Za kim się opowiedzieć w sporze politycznym ?
Rzeczą oczywistą jest, że wybór zależy od osiągnięć osoby, której kandydaturę rozważamy. I tu nie może być wątpliwości, wiadomo kto ma osiągnięcia, a kto ich nie ma, albo ma wręcz antyosiągnięcia.
Warunek pomocniczy ? Proszę: osiągnięcia osób wypromowanych przez dany obóz, takich jak Obajtek. W latach rządów PO - Orlen zarobił 2,9 mld. W latach rządów PIS - ponad 80 mld. Przewaga miażdżąca. Nie ma kwestii kogo wybrać.
Ale może być jeszcze jeden sposób na podjęcie wyboru. Popatrzmy z perspektywy historycznej: jakie osoby z naszej historii zostały zapamiętane i ocenione pozytywnie ? A teraz przenieśmy się w przyszłość i wyobraźmy sobie jakie osoby będą pozytywnie ocenione w roku, powiedzmy, 2054 ?

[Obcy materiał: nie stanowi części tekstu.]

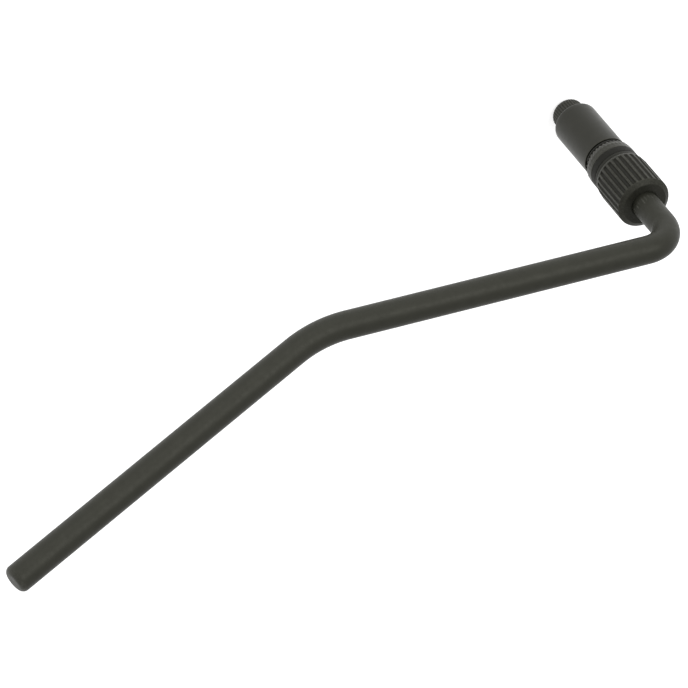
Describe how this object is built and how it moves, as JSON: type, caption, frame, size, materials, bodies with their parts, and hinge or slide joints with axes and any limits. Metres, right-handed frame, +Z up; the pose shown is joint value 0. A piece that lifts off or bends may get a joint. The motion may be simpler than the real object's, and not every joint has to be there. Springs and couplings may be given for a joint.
{
  "type": "guitar tremolo arm",
  "caption": "Bent round bar that swivels in a push-in sleeve, with a fluted collar nut that sets how stiffly it turns.",
  "frame": {"origin": "on the swivel axis, in the seat plane under the sleeve's flange", "axes": "+Z up the swivel axis towards the first bend, +X along the straight that follows it, +Y on the side the grip leans to"},
  "size_m": [0.163, 0.0309, 0.0816],
  "materials": {
    "bar_finish": "satin black coating on steel",
    "sleeve_finish": "smooth dark plating on steel",
    "nut_finish": "matt black coating on steel",
    "lock_black": "dull black nylon",
    "nylon": "natural nylon",
    "bronze": "bare bronze",
    "plain_steel": "bare steel",
    "spring_steel": "dark spring steel"
  },
  "bodies": {
    "socket": {"sleeve": "sleeve_finish", "detent_ring": "spring_steel", "lock_ring": "lock_black", "stop_ring": "nut_finish", "upper_bush": "nylon", "lower_bush": "nylon", "thrust_washer": "bronze"},
    "arm": {"bar": "bar_finish", "retaining_nut": "nut_finish", "retaining_washer": "plain_steel", "disc_spring": "spring_steel"},
    "clamp": {"collet": "lock_black"},
    "collar": {"collar_nut": "nut_finish"}
  },
  "joints": [
    {"name": "arm_swivel", "type": "hinge", "parent": "socket", "child": "arm", "pos_m": [0, 0, 0], "axis": [0, 0, 1], "continuous": true},
    {"name": "nut_travel", "type": "slide", "parent": "socket", "child": "clamp", "axis": [0, 0, 1], "range_m": [0, 0.0045]},
    {"name": "nut_turn", "type": "hinge", "parent": "clamp", "child": "collar", "pos_m": [0, 0, 0], "axis": [0, 0, 1], "range_deg": [0, 2160]}
  ],
  "couplings": [
    {"joint": "nut_turn", "follows": "nut_travel", "rad_per_m": 8377.6}
  ]
}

I jeżeli obie te perspektywy połączymy, to nie będzimemy mieli żadnego problemu z ocenieniem tego, kto się przysłużył dobrze dla Polski.
Tym niemniej, docierają do mnie głosy, iż są osoby piejące z zachwytu nad panem Hołownią. Z tym, że trzeba wziąć poprawkę na fakt, iż pieją głównie panie. A czegóż tak wiekopomnego dokonał pan Hołownia ? Nie można ukryć faktu, że pięknie wydymał część publiki.